### Exercise prompt
Repeat, exactly as written, every line from the one holding "Turn this picture" through the one holding "lip_inner_round = 2.0". Leave out all other lines.

### Provided records
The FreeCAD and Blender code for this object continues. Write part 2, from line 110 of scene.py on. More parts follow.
* * *
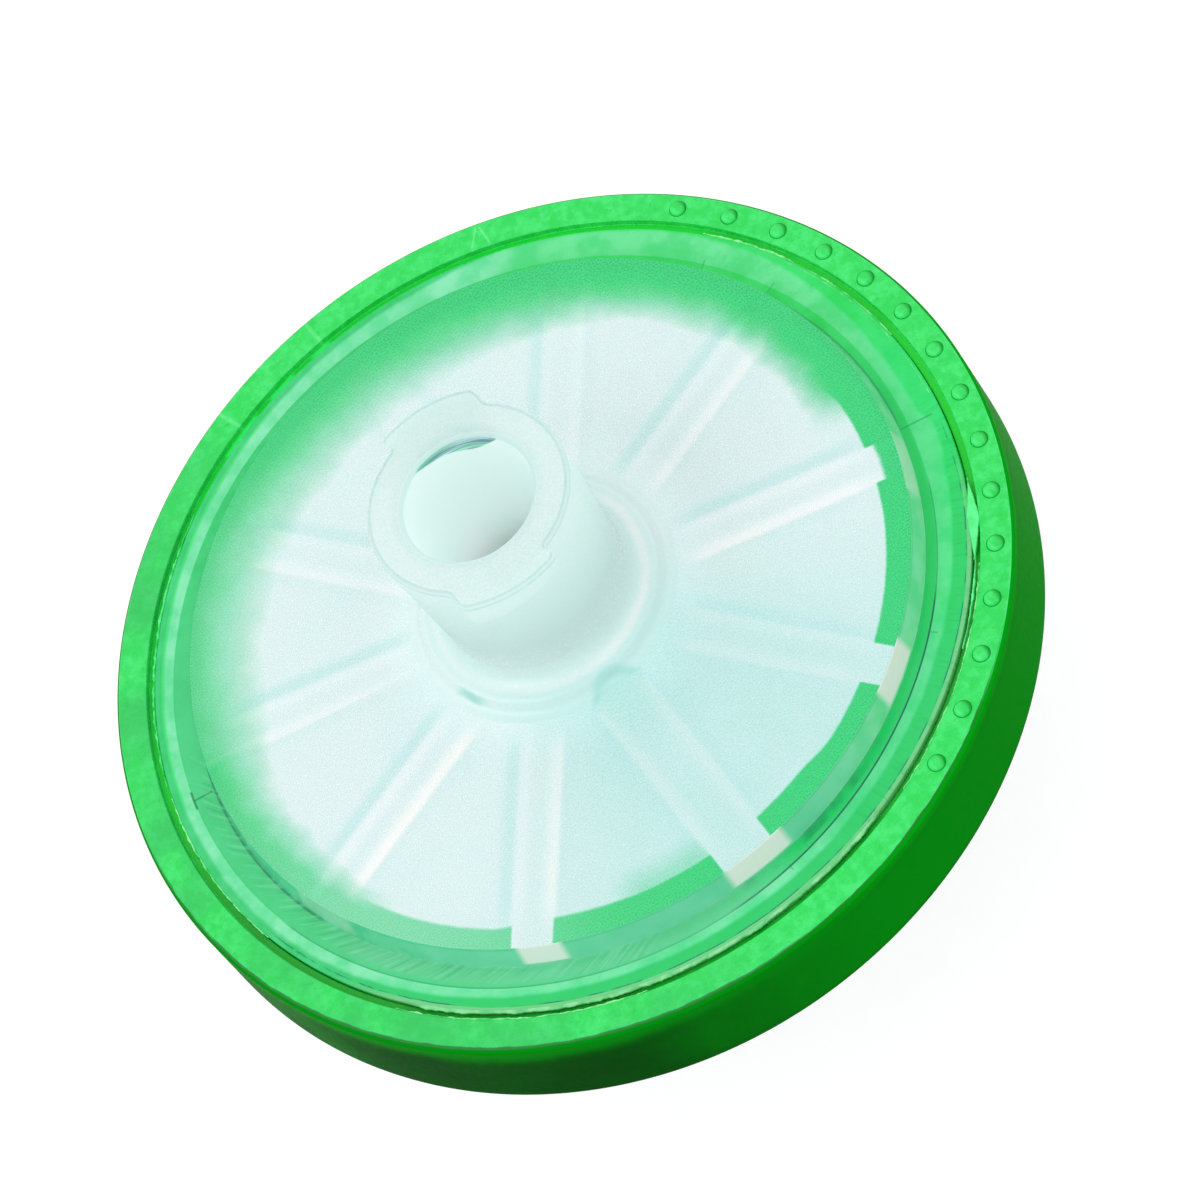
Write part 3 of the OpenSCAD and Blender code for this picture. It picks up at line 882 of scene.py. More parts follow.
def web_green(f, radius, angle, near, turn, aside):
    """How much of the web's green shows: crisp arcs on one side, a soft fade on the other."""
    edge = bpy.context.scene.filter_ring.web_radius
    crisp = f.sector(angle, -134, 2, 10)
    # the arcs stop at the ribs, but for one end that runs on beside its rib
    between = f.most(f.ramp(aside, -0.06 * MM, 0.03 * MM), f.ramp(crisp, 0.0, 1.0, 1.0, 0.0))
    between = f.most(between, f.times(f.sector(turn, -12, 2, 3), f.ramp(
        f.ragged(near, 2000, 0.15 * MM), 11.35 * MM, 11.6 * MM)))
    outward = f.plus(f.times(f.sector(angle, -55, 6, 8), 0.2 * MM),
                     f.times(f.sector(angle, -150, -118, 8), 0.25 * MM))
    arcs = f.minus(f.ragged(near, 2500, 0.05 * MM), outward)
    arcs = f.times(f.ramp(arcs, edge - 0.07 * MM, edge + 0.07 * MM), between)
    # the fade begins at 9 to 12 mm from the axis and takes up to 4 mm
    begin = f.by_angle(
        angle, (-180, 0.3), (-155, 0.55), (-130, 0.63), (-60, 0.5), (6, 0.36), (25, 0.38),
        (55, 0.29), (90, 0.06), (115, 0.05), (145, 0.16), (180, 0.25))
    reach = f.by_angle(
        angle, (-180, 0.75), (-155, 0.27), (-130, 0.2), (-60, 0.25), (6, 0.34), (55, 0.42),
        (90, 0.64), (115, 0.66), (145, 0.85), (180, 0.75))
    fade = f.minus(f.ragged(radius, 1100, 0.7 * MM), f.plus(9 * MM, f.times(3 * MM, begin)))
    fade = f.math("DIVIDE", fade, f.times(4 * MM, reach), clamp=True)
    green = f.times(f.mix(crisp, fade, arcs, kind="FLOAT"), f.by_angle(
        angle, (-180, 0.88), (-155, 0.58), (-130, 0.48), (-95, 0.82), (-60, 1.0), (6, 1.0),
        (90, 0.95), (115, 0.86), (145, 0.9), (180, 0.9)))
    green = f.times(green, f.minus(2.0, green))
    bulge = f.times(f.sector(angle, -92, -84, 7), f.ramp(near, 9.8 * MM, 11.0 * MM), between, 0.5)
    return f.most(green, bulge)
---
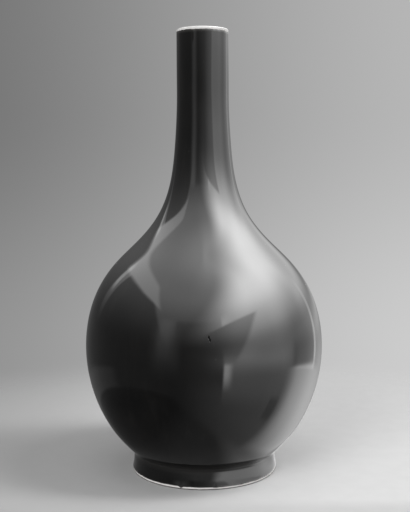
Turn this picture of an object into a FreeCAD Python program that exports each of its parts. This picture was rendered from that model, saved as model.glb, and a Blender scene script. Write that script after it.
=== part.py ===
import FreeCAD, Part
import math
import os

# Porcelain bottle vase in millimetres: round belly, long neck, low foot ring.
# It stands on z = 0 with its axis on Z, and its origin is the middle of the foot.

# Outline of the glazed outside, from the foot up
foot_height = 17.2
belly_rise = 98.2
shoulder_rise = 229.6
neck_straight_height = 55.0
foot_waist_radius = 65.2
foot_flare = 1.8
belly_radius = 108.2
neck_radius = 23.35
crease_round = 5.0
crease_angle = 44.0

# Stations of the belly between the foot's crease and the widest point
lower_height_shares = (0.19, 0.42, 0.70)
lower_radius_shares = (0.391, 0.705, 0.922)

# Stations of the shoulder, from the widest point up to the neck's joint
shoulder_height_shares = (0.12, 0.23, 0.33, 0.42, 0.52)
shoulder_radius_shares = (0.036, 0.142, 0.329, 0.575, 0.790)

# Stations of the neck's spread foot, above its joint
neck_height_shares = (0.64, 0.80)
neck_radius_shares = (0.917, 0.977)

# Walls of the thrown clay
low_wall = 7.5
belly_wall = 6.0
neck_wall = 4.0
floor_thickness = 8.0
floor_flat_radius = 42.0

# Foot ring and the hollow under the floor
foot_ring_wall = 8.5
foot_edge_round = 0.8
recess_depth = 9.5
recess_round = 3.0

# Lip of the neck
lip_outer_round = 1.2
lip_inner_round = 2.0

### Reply
Turn this picture of an object into a FreeCAD Python program that exports each of its parts. This picture was rendered from that model, saved as model.glb, and a Blender scene script. Write that script after it.
=== part.py ===
import FreeCAD, Part
import math
import os

# Porcelain bottle vase in millimetres: round belly, long neck, low foot ring.
# It stands on z = 0 with its axis on Z, and its origin is the middle of the foot.

# Outline of the glazed outside, from the foot up
foot_height = 17.2
belly_rise = 98.2
shoulder_rise = 229.6
neck_straight_height = 55.0
foot_waist_radius = 65.2
foot_flare = 1.8
belly_radius = 108.2
neck_radius = 23.35
crease_round = 5.0
crease_angle = 44.0

# Stations of the belly between the foot's crease and the widest point
lower_height_shares = (0.19, 0.42, 0.70)
lower_radius_shares = (0.391, 0.705, 0.922)

# Stations of the shoulder, from the widest point up to the neck's joint
shoulder_height_shares = (0.12, 0.23, 0.33, 0.42, 0.52)
shoulder_radius_shares = (0.036, 0.142, 0.329, 0.575, 0.790)

# Stations of the neck's spread foot, above its joint
neck_height_shares = (0.64, 0.80)
neck_radius_shares = (0.917, 0.977)

# Walls of the thrown clay
low_wall = 7.5
belly_wall = 6.0
neck_wall = 4.0
floor_thickness = 8.0
floor_flat_radius = 42.0

# Foot ring and the hollow under the floor
foot_ring_wall = 8.5
foot_edge_round = 0.8
recess_depth = 9.5
recess_round = 3.0

# Lip of the neck
lip_outer_round = 1.2
lip_inner_round = 2.0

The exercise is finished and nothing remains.